The Jew of Malta
by Christopher Marlowe
The Jew of Malta Lies and Deceit Quotes
How we cite our quotes: (Act.Scene.Line)
[the Jew] Who smiles to see how full his bags are crammed,
Which money was not got without my means. (Prologue 31-32)
This isn't quite as good as seeing baby pictures, but it does tell us something about what Barabas was like before we meet him. Two things to notice: (1) Machiavel is indicating that Barabas wasn't above deceit beforehand, and (2) it sounds as though his deceit is intrinsically tied up with his love of money. Hey, Marlowe, the 13th century called: it wants its stereotypes back.

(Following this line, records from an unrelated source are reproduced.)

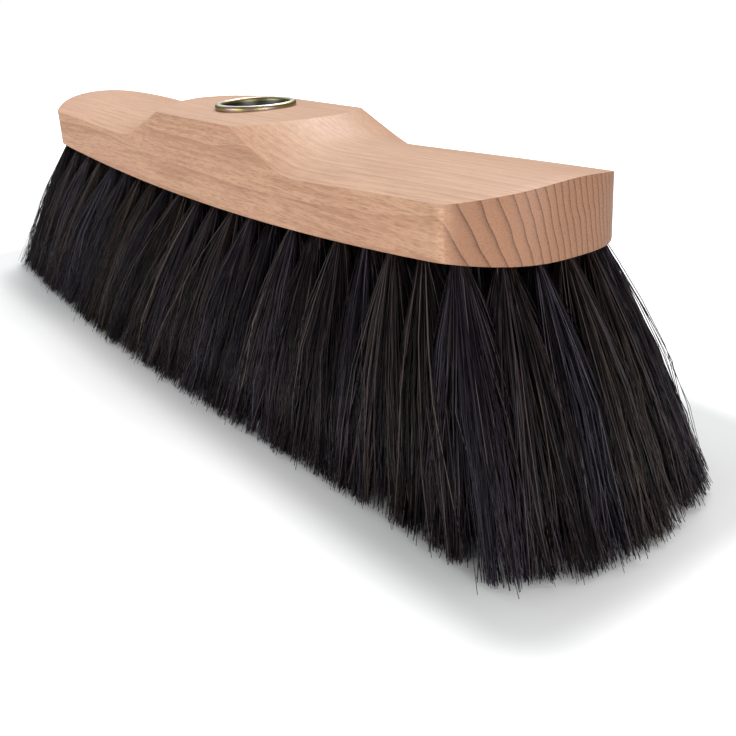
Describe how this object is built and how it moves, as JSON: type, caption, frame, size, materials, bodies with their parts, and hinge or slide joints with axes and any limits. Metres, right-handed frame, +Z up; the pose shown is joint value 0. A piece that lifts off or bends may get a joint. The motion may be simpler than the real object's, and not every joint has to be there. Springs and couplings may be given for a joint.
{
  "type": "horsehair broom head",
  "caption": "Saddle-shaped beech broom head with a screw socket for a handle and crosswise rows of flared dark horsehair.",
  "frame": {"origin": "on the floor under the middle of the broom head, in the plane of the hair tips", "axes": "+X along the block, +Y across it, +Z up toward the handle socket"},
  "size_m": [0.3578, 0.0974, 0.085],
  "materials": {
    "beech": "sanded, unvarnished beech",
    "zinc_steel": "yellow-passivated zinc",
    "horsehair": "dressed black horsehair"
  },
  "bodies": {
    "root": {"block": "beech", "handle_socket": "zinc_steel", "tuft_row_01": "horsehair", "tuft_row_02": "horsehair", "tuft_row_03": "horsehair", "tuft_row_04": "horsehair", "tuft_row_05": "horsehair", "tuft_row_06": "horsehair", "tuft_row_07": "horsehair", "tuft_row_08": "horsehair", "tuft_row_09": "horsehair", "tuft_row_10": "horsehair", "tuft_row_11": "horsehair", "tuft_row_12": "horsehair", "tuft_row_13": "horsehair", "tuft_row_14": "horsehair", "tuft_row_15": "horsehair", "tuft_row_16": "horsehair", "tuft_row_17": "horsehair", "tuft_row_18": "horsehair", "tuft_row_19": "horsehair", "tuft_row_20": "horsehair", "tuft_row_21": "horsehair", "tuft_row_22": "horsehair"}
  },
  "joints": []
}
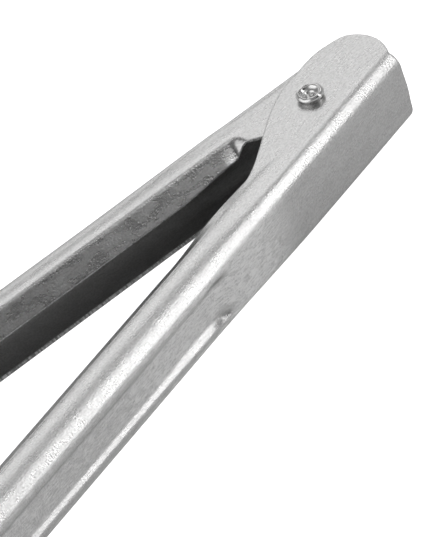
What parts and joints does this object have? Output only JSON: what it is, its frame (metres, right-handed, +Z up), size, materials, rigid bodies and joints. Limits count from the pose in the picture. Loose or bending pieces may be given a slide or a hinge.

Daughter, I have it. Thou perceiv'st the plight
Wherein these Christians have oppressed me.
Be ruled by me, for in extremity
We ought make bar of no policy. (1.2.267-70)
This is right after Ferneze has confiscated Barabas's property, which Barabas has claimed is an act of "policy," or political scheming. He's telling Abigail that, given that they're "in extremity," they have to fight fire with fire, and employ their own "policy," i.e. trickery, to help themselves. And you know what? So far, we're kind of agreeing with him.

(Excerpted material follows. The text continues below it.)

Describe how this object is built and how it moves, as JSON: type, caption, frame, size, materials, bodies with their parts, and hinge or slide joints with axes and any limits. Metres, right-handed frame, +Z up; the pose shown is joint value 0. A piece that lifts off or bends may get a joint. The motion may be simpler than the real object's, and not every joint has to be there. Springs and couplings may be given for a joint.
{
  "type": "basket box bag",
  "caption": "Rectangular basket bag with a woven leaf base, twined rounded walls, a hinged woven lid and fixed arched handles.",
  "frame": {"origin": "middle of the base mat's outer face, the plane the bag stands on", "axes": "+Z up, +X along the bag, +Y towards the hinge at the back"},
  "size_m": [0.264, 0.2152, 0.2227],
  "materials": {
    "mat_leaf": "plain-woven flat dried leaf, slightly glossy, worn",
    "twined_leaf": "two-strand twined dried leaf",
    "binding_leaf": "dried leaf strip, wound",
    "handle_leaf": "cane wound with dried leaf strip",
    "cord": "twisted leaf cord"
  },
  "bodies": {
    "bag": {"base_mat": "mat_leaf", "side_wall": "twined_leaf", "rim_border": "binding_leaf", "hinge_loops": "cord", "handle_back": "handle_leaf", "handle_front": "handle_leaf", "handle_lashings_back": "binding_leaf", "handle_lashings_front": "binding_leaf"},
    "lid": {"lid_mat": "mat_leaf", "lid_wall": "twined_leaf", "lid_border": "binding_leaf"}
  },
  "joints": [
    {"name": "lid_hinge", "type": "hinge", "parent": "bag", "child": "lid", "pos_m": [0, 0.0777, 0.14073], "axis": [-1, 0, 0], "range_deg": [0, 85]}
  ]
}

We Jews can fawn like spaniels when we please,
And when we grin we bite; yet are our looks
As innocent and harmless as a lamb's. (2.3.20-22)
If you can't beat them, you might as well live up to their expectations. This is one of the many places where Barabas's bad personality seems to be because he's Jewish rather than because he's, you know, a murderous psychopath. And we think he's totally playing it up.